Sometimes, you’ll get people who will be very mad and angry, and seem to have not gotten the point.  They didn’t actually read you.  They read an echo of their past.
It happens.  Move on.
Tip #3: Stop Arguing When You Agree On The Facts. Or When You Realize You Can’t Agree On The Facts. 
If you’ve written anything worthwhile, it’s probably because a significant part of your personality is tangled up in it.  Good essays are a reflection of who you are.
You’ll run into people who will argue to the death because the philosophy you just espoused threatens large swathes of their personality.  You being correct actually subtracts from who they are.  So they’ll run out and charge into you, desperate to tear you down.
Engaging with people is good.  It opens minds.  But if you don’t find arguing entertaining – I do – then you should probably stop when you realize you’re not going to change the other person’s mind.  You’re not actually debating at that point, for debates require the possibility of a victor.

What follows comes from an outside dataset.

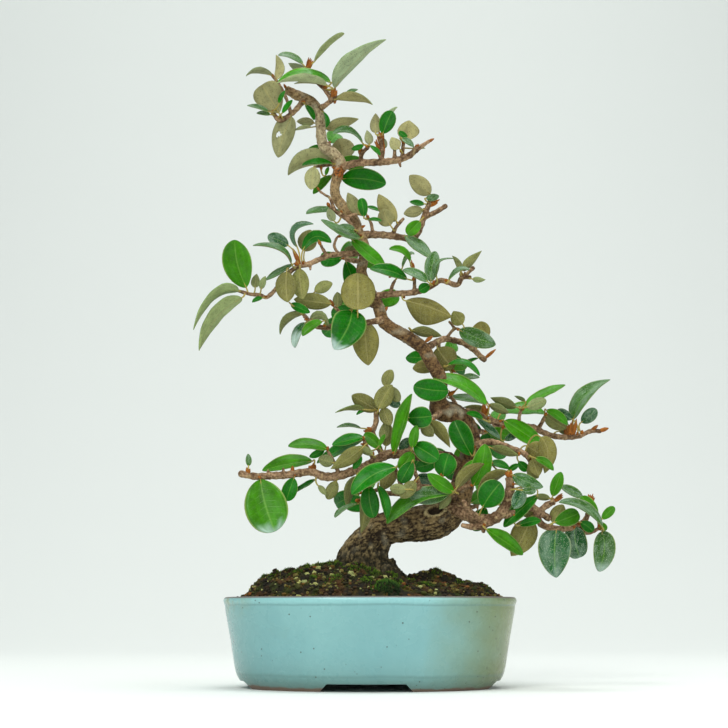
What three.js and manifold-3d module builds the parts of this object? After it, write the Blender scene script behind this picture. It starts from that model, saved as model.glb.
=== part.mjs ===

I usually stop replying when I realize that someone is looking exactly at what I’m looking at – they see it’s a rabbit with a design on its back, they acknowledge the shape of the design, but they see it as an infinity sign and not an eight.  We have both agreed that this thing exists, in the same way and now we have come to a dispute we cannot resolve.   It sounds silly, but once you’re debating abortion and realize that the other guy sees this three-week blob of flesh, acknowledges it could not survive outside of the mother in any way, and yet still sees it as an infant worth protecting – well, you’re not gonna make headway.  Best to chalk it off as an unresolvable.
I also stop replying when someone’s facts are so ridiculous that I can’t respect them.  When someone tells me how Romney would have won if he’d just gotten McCain’s turnout, or that Reagan “came from behind” in the 1980 election, I realize I’m dealing with a schmoe who can’t even do the simplest of research, and I abandon.  I can respect Republicans, and I can respect disagreement, but debating with someone who wants to clutch his own facts to his chest and won’t even acknowledge he’s wrong on these trivial, easily-disproved issues will lead to nowhere.
Engaging with folks will force you to be a stronger thinker, a better debater, and you’ll be proved wrong often enough that it’s worth doing.  But you also have to know when to let someone win by walking away, especially in your journal.  It’s okay.  Don’t waste your time on people who won’t change, and you’ll be a better person.